Les conventions fiscales internationales
La France a conclu plus de 120 conventions fiscales. Les conventions fiscales sont des traités internationaux ayant pour but de mettre en place la coopération entre la France et ses états partenaires et à éviter que les contribuables ne soient imposés deux fois pour un même revenu par deux pays différents, mais aussi à lutter contre la fraude et l’évasion fiscale en évitant la non-imposition. Ainsi, les conventions fiscales permettent de définir le pays d’imposition dans lequel seront taxés les revenus du contribuable : c’est le principe de la résidence fiscale exclusive ou unique.
L’échange automatique d’informations
Depuis 2018, la France participe activement aux mécanismes d’échange automatique d’informations bancaires et fiscales entre pays, comme le CRS (Common Reporting Standard). Cette transparence accrue rend les montages offshores opaques de plus en plus difficiles à maintenir.
Conclusion
Les sociétés offshores ne sont pas illégales en droit français lorsqu’elles respectent les obligations de transparence et correspondent à une réalité économique. Elles constituent un outil potentiel d’optimisation fiscale et de gestion internationale, mais leur utilisation en France est soumise à des règles strictes pour éviter tout risque d’évasion fiscale.

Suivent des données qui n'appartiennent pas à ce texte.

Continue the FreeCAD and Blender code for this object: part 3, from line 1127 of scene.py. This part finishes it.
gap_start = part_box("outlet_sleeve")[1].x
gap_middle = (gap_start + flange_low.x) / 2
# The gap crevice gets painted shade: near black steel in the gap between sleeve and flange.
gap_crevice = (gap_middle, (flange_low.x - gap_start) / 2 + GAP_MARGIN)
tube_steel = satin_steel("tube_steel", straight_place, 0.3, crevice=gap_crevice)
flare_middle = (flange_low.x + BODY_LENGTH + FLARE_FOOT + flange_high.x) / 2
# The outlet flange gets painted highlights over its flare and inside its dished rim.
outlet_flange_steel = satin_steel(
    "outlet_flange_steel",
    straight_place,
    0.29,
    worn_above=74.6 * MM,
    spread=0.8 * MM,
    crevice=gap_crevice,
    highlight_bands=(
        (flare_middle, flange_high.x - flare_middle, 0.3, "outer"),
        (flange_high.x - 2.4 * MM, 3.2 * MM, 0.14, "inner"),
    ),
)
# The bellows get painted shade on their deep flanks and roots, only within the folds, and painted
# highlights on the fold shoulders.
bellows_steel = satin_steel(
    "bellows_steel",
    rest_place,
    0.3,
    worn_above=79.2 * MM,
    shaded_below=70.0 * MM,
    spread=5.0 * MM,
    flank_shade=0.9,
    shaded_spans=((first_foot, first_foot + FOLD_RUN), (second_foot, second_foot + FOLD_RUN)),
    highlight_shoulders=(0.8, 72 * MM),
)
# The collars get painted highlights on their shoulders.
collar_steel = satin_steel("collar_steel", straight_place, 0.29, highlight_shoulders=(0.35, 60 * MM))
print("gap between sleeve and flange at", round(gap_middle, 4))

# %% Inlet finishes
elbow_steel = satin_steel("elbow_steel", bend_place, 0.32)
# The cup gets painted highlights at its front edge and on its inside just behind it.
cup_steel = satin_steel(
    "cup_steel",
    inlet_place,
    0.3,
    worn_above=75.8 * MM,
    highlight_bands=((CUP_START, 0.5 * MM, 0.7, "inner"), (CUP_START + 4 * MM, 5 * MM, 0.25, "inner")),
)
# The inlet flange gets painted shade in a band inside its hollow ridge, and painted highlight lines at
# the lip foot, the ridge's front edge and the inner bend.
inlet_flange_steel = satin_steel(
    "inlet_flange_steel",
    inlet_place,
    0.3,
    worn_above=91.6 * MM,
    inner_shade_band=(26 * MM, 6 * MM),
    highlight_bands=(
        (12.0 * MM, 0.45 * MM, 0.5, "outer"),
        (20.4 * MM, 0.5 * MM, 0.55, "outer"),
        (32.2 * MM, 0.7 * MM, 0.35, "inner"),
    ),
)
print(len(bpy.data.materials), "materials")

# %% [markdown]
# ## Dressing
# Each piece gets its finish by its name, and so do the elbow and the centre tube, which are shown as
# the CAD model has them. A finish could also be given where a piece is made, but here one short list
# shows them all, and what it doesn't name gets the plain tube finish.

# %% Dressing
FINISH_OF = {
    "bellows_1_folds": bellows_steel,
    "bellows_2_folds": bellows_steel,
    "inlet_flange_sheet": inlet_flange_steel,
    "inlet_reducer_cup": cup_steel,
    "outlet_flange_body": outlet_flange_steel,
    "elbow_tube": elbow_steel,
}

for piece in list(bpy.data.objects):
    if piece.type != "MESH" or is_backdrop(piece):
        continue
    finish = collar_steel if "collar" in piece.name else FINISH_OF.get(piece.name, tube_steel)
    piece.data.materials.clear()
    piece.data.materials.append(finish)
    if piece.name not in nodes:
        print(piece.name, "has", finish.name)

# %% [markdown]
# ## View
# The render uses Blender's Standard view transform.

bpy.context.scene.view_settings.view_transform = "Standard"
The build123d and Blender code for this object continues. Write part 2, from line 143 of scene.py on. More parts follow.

Dans un contexte de régulation croissante, l’attrait des juridictions offshore peut s’avérer tentant pour les entrepreneurs en recherche de maximisation de leurs bénéfices. Ces derniers doivent malgré tout s’assurer de respecter les obligations de déclaration et les conventions fiscales entre la France et le pays visé pour ne pas voir la structuration de leur société offshore devenir caduque ou pire se rendre coupable d’évasion fiscale. La frontière entre optimisation légitime et pratiques abusives, bien que claire dans les textes, requiert une expertise approfondie pour être correctement interprétée et appliquée, rendant essentiel un accompagnement juridique et fiscal pour naviguer ce cadre complexe.